L’Église protestante de Genève assure sa relève
La chapelle du Centre paroissial de Malagnou, à Genève, était remplie, non seulement de délégués, mais aussi de proches, pour assister aux présentations des futurs ministres consacrés. Jeudi 18 janvier, lors d’une session extraordinaire du Consistoire, la diacre Annick Monnot et les pasteurs Elisabeth Schenker, Nathalie Schopfer, Gabriel Amisi et Nicolas Luthi de l’Église protestante de Genève (EPG) ont demandé la consécration. À l’issue des auditions, de discussions avec l’assemblée et de huis clos, les cinq candidats ont été applaudis et seront officiellement consacrés le dimanche 15 avril, à la Cathédrale de Genève.

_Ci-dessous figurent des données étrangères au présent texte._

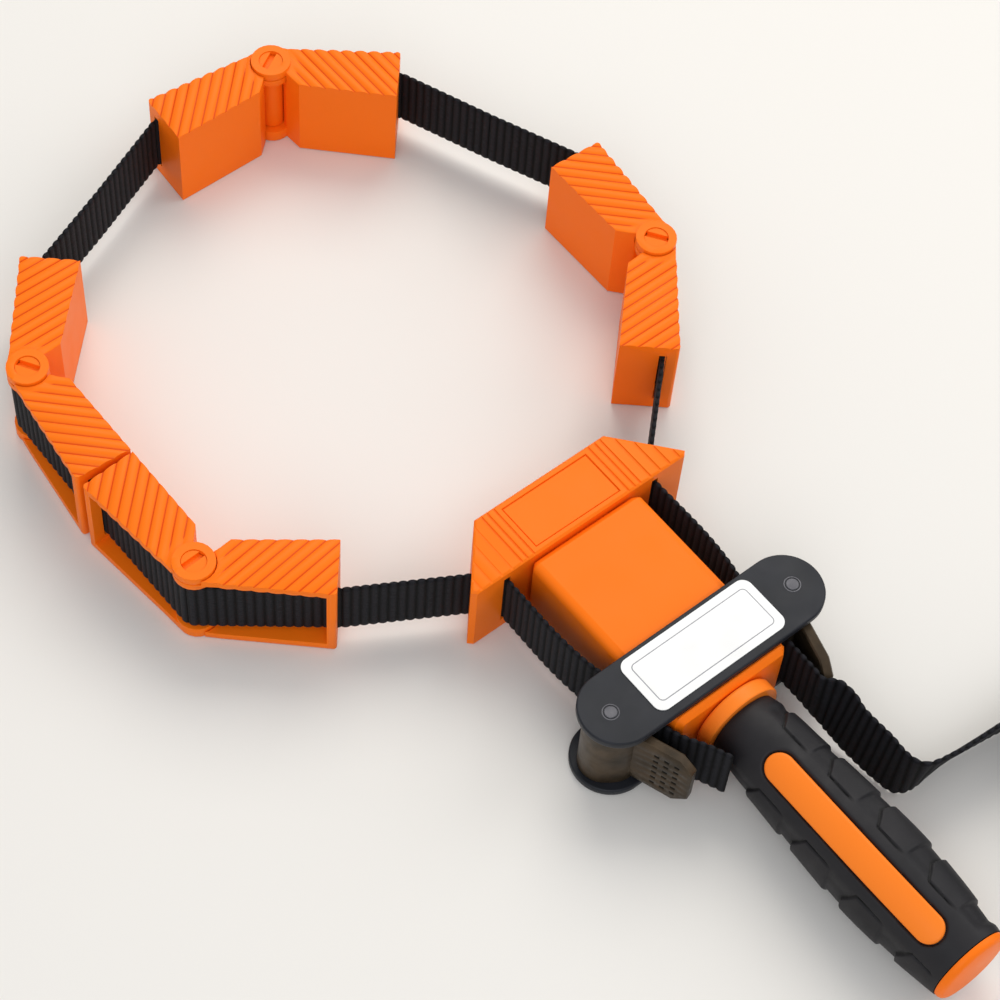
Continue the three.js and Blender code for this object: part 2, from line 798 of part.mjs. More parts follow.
function stadium() {
  const { centre, endRadius } = plate;
  const endCentre = halfPitch - plate.endInset;
  return [
    ...arc([centre, endCentre], endRadius, 0, Math.PI, 12),
    ...arc([centre, -endCentre], endRadius, Math.PI, 2 * Math.PI, 12),
  ];
}

function crossPlate(name, low) {
  const body = prism(stadium(), low, low + plate.thickness, plate.edge);
  const holes = [1, -1].map((side) => {
    return drum(rivet.radius + fit, low - overrun, low + plate.thickness + overrun).translate([
      plate.centre,
      side * halfPitch,
      0,
    ]);
  });
  return named(name, cut(body, ...holes), blackSteel());
}

function labelPlate() {
  const outline = roundedBox(label.length / 2, label.width / 2, label.cornerRadius);
  const low = plateTop + label.bond;
  const body = prism(outline, low, low + label.thickness);
  const mesh = named("label_plate", body, whiteLabel());
  mesh.position.set(plate.centre - label.shift, label.centreY, 0);
  return mesh;
}

function rivetPin(name, side) {
  const [low, high] = [fit, plateTop + rivet.stand];
  const floor = high - rivet.ringDepth;
  const body = turned([
    [0, low],
    [rivet.radius, low],
    [rivet.radius, high],
    [rivet.ringOuter, high],
    [rivet.ringOuter, floor],
    [rivet.ringInner, floor],
    [rivet.ringInner, high],
    [0, high],
  ]);
  const mesh = named(name, body, brownSteel());
  mesh.position.set(plate.centre, side * halfPitch, 0);
  return mesh;
}

// Cam levers

// The cam's radius against the angle from +X: full on the strap side, less round the heel.
function camRadius(angle) {
  const fall = lever.camRadius - lever.heelRadius;
  const ease = (share) => (1 - Math.cos(Math.PI * share)) / 2;
  if (angle <= lever.fullToAngle) return lever.camRadius;
  if (angle <= lever.fallToAngle) {
    return lever.camRadius - fall * ease((angle - lever.fullToAngle) / (lever.fallToAngle - lever.fullToAngle));
  }
  if (angle <= lever.heelToAngle) return lever.heelRadius;
  return lever.heelRadius + fall * ease((angle - lever.heelToAngle) / (lever.riseToAngle - lever.heelToAngle));
}

function camOutline() {
  const toothStep = (lever.toothToAngle - lever.toothFromAngle) / lever.toothCount;
  const points = [];
  for (let i = 0; i < lever.toothCount; i += 1) {
    const angle = lever.toothFromAngle + toothStep * i;
    points.push([angle, camRadius(angle) - lever.toothDepth]);
    points.push([angle + toothStep / 2, camRadius(angle + toothStep / 2)]);
  }
  const rest = lever.toothFromAngle + 2 * 180 - lever.toothToAngle;
  for (let i = 0; i < lever.camSteps; i += 1) {
    const angle = lever.toothToAngle + (rest * i) / lever.camSteps;
    points.push([angle, camRadius(angle)]);
  }
  return points.map(([angle, radius]) => [radius * Math.cos(angle * degree), radius * Math.sin(angle * degree)]);
}

function tab() {
  const { tabLow: low, tabHigh: high, tabCut: corner, tabReach: reach } = lever;
  const outline = [
    [lever.tabRoot, low],
    [reach - corner, low],
    [reach, low + corner],
    [reach, high - corner],
    [reach - corner, high],
    [lever.tabRoot, high],
  ];
  const side = prism(outline, -lever.tabThickness / 2, lever.tabThickness / 2, plate.edge);
  const upright = side.transform([1, 0, 0, 0, 0, 0, 1, 0, 0, -1, 0, 0, 0, 0, 0, 1]);
  return upright.translate([0, lever.tabOffset, 0]);
}

// The lever as it lies on the left, where the strap passes on its +Y side. The right one is its mirror image.
function camLever(name, side) {
  const low = plate.thickness + fit;
  const turnedTab = tab().rotate([0, 0, lever.tabAngle]);
  const whole = join(prism(camOutline(), low, plateUnder - fit), turnedTab);
  const bored = cut(whole, drum(rivet.radius + fit, -overrun, plateTop + overrun));
  const mesh = named(name, side < 0 ? bored : bored.mirror([0, 1, 0]), brownSteel());
  mesh.position.set(plate.centre, side * halfPitch, 0);
  mesh.rotation.z = side > 0 ? lever.rightOpenAngle * degree : 0;
  return mesh;
}

// Screw handle

function screwSpindle() {
  const flangeFront = flangeEnd - spindle.flange;
  const body = alongAxis([
    [0, spindle.tip],
    [spindle.radius - spindle.tipBevel, spindle.tip],
    [spindle.radius, spindle.tip + spindle.tipBevel],
    [spindle.radius, flangeFront],
    [spindle.flangeRadius, flangeFront],
    [spindle.flangeRadius, flangeEnd],
    [spindle.radius, flangeEnd],
    [spindle.radius, spindle.tangStart],
    [0, spindle.tangStart],
  ]);
  const half = spindle.tangWidth / 2;
  const tang = block(
    [spindle.tangStart - overrun, -half, axisHeight - half],
    [spindle.tangEnd, half, axisHeight + half],
  );
  return named("spindle", join(body, tang), platedSteel());
}

function thrustWasher() {
  const start = flangeEnd + fit;
  const ring = rod(spindle.washerRadius, start, start + spindle.washer);
  const hole = rod(spindle.radius + fit, start - overrun, start + overrun);
  return named("thrust_washer", cut(ring, hole), platedSteel());
}

function gripProfile(extra) {
  const length = grip.end - grip.start;
  const knots = Object.keys(gripRadii).map((key) => {
    return new THREE.Vector2(gripRadii[key] + extra, grip.start + length * gripShares[key]);
  });
  const curve = new THREE.SplineCurve(knots);
  return curve.getPoints(10).map((point) => [point.x, point.y]);
}

function gripBody(extra = 0) {
  const profile = gripProfile(extra);
  const [first, last] = [profile[0], profile[profile.length - 1]];
  return alongAxis([[0, first[1]], ...profile, [0, last[1]]], grip.segmentCount);
}

// Two opposite windows in the grip, rolled round the axis.
function inlayPrism(extra) {
  const [from, to] = [grip.inlayFrom - extra, grip.inlayTo + extra];
  const half = grip.inlayHalfWidth + extra;
  const outline = [
    ...arc([to - half, 0], half, -Math.PI / 2, Math.PI / 2, 8),
    ...arc([from + half, 0], half, Math.PI / 2, (3 * Math.PI) / 2, 8),
  ];
  const reach = gripRadii.widest + overrun;
  return prism(outline, -reach, reach).rotate([grip.inlayRollAngle, 0, 0]).translate([0, 0, axisHeight]);
}

function handleCore() {
  const collarEnd = collar.start + collar.length;
  const inner = alongAxis([
    [0, collar.start],
    [collar.radius - collar.edge, collar.start],
    [collar.radius, collar.start + collar.edge],
    [collar.radius, collarEnd],
    [grip.coreRadius, collarEnd],
    [grip.coreRadius, grip.end],
    [0, grip.end],
  ], grip.segmentCount);
  const pads = gripBody(grip.inlayRise).intersect(inlayPrism(0));
  const bore = rod(spindle.radius + fit, collar.start - overrun, spindle.tangStart + fit);
  const half = spindle.tangWidth / 2 + fit;
  const socket = block(
    [spindle.tangStart, -half, axisHeight - half],
    [grip.end - grip.plugLength - fit, half, axisHeight + half],
  );
  const plugHole = rod(grip.plugRadius + fit, grip.end - grip.plugLength - 2 * fit, grip.end + overrun);
  return named("handle_core", cut(join(inner, pads), bore, socket, plugHole), orangePlastic());
}

function gripSleeve() {
  const bore = rod(grip.coreRadius + fit, grip.start - overrun, grip.end + overrun, grip.segmentCount);
  return named("grip_sleeve", cut(gripBody(), bore, inlayPrism(fit)), blackRubber());
}

function endCap() {
  const start = grip.end + fit;
  const body = alongAxis([
    [0, grip.end - grip.plugLength],
    [grip.plugRadius, grip.end - grip.plugLength],
    [grip.plugRadius, start],
    [grip.capRadius, start],
    [grip.capRadius, start + grip.capLength / 2],
    [grip.capEndRadius, start + grip.capLength],
    [0, start + grip.capLength],
  ], grip.segmentCount);
  return named("end_cap", body, orangePlastic());
}

const clamp = new THREE.Group();
clamp.add(headBlock(), spindleNut());
jaws.forEach((spec) => clamp.add(jawGroup(spec)));
clamp.add(...freeSpans());
clamp.add(housingBlock(), crossPlate("top_plate", plateUnder), crossPlate("bottom_plate", 0), labelPlate());
clamp.add(rivetPin("left_pin", -1), rivetPin("right_pin", 1));
clamp.add(camLever("left_lever", -1), camLever("right_lever", 1));
clamp.add(thrustWasher(), screwSpindle(), handleCore(), gripSleeve(), endCap());
clamp.add(sideRun("strap_run_left", -1), sideRun("strap_run_right", 1), leftEnd(), rightEnd());
clamp.add(rolledStrap());

export default clamp;
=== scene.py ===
import bisect
import math

import bmesh
import bpy
from mathutils import Matrix, Vector


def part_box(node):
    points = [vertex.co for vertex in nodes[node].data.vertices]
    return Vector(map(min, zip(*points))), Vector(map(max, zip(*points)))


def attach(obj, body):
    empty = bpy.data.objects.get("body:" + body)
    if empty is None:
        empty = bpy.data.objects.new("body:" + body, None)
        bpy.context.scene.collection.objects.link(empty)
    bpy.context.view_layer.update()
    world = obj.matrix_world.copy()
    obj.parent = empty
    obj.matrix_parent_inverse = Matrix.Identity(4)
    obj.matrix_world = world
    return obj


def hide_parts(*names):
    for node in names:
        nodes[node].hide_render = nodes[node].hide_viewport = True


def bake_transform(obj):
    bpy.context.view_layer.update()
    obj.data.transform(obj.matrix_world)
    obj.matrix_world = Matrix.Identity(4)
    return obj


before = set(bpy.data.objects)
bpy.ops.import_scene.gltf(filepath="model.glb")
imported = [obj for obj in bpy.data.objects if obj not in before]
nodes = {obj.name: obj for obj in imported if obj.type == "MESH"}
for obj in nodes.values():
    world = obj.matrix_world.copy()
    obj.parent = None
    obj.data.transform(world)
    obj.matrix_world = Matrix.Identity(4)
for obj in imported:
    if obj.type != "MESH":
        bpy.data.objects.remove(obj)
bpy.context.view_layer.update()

mm = 0.001
degree = math.pi / 180
axisHeight = 18  # the screw's axis above the floor
weld = {"fine": 0.000001, "piece": 0.000002, "node": 0.00001}  # metres within which doubles merge
flatAngle = 0.6 * degree  # faces that meet flatter than this become one
print("frame loaded:", len(nodes), "nodes")


# camera, floor and light

camera = {
    "place": (351.093, -359.763, 820.004),  # in mm
    "right": (0.626815, 0.777551, 0.050181),
    "down": (0.674552, -0.509294, -0.534415),
    "forward": (-0.389978, 0.368829, -0.843731),
    "lens": 100.8,
    "sensor": 36,
    "farthest": 20,
}

studio = {
    "floorSize": 6,
    "floorDrop": 0.0004,
    "floorColour": "e9e6e0",
    "floorRoughness": 0.6,
    "worldColour": "f6f7fa",
    "worldStrength": 0.62,
    # place, size, watts, colour; all aim at the middle of the tool
    "lamps": (
        ((-0.9, 0.9, 1.5), 1.3, 17, "fffaf2"),
        ((0.9, -0.9, 1.3), 1.1, 8, "f4f8ff"),
        ((0.5, 1.2, 0.9), 0.9, 5, "ffffff"),
    ),
    "aim": (0.02, 0.0, 0.02),
}


def colourOf(code):
    # a written colour as Blender's linear values
    parts = [int(code[i:i + 2], 16) / 255 for i in (0, 2, 4)]
    return tuple(c / 12.92 if c <= 0.04045 else ((c + 0.055) / 1.055) ** 2.4 for c in parts) + (1,)


def makeCamera():
    data = bpy.data.cameras.new("camera")
    data.lens = camera["lens"]
    data.sensor_width = camera["sensor"]
    data.clip_end = camera["farthest"]
    holder = bpy.data.objects.new("camera", data)
    right, down, forward = (Vector(camera[key]) for key in ("right", "down", "forward"))
    turn = Matrix((right, -down, -forward)).transposed().to_4x4()
    holder.matrix_world = Matrix.Translation(Vector(camera["place"]) * mm) @ turn
    bpy.context.scene.collection.objects.link(holder)
    bpy.context.scene.camera = holder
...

«Pour moi, la consécration n’est pas un aboutissement, mais une étape sur un chemin en construction», lâche Nathalie Schopfer. Aumônière en hôpital et pasteure dans la région Plateau-Champagne, la trentenaire s’est présentée à travers une série d’ouvrages qui ont marqué sa vie ou illustrent son quotidien: Hans Jonas, Jürgen Moltmann, Simone Veil, mais aussi des livres sur la course à pied et l’écospiritualité. «Adolescente, j’ai été bouleversée par la visite des camps à Auschwitz. Je me suis beaucoup interrogée sur l’amour de Dieu face au mal», explique la jeune femme. «Être pasteure pour moi, c’est tous les jours, c’est ce que je suis». Quant à sa vision de l’EPG dans dix ans: «On disait déjà que l’Église était en crise il y a dix ans, également il y a quarante ans. J’espère que ce temps de crise sera prolifique et permettra de rejoindre nos contemporains et les enjeux de la société actuelle».
Dieu au centre
«Le travail des ministres devient de plus en plus pluriel, pas seulement au niveau des activités. Dans dix ans, j’imagine une Église moins centrée sur les pasteurs et tant mieux! Cela laissera plus de place pour mettre Dieu au centre», entrevoit Nicolas Lüthi, pasteur à la Servette, à l’origine des «cultes autrement». Pour se présenter, le trentenaire a laissé parler sa créativité en réalisant un sketch, jouant lui-même le rôle du pasteur-jardinier.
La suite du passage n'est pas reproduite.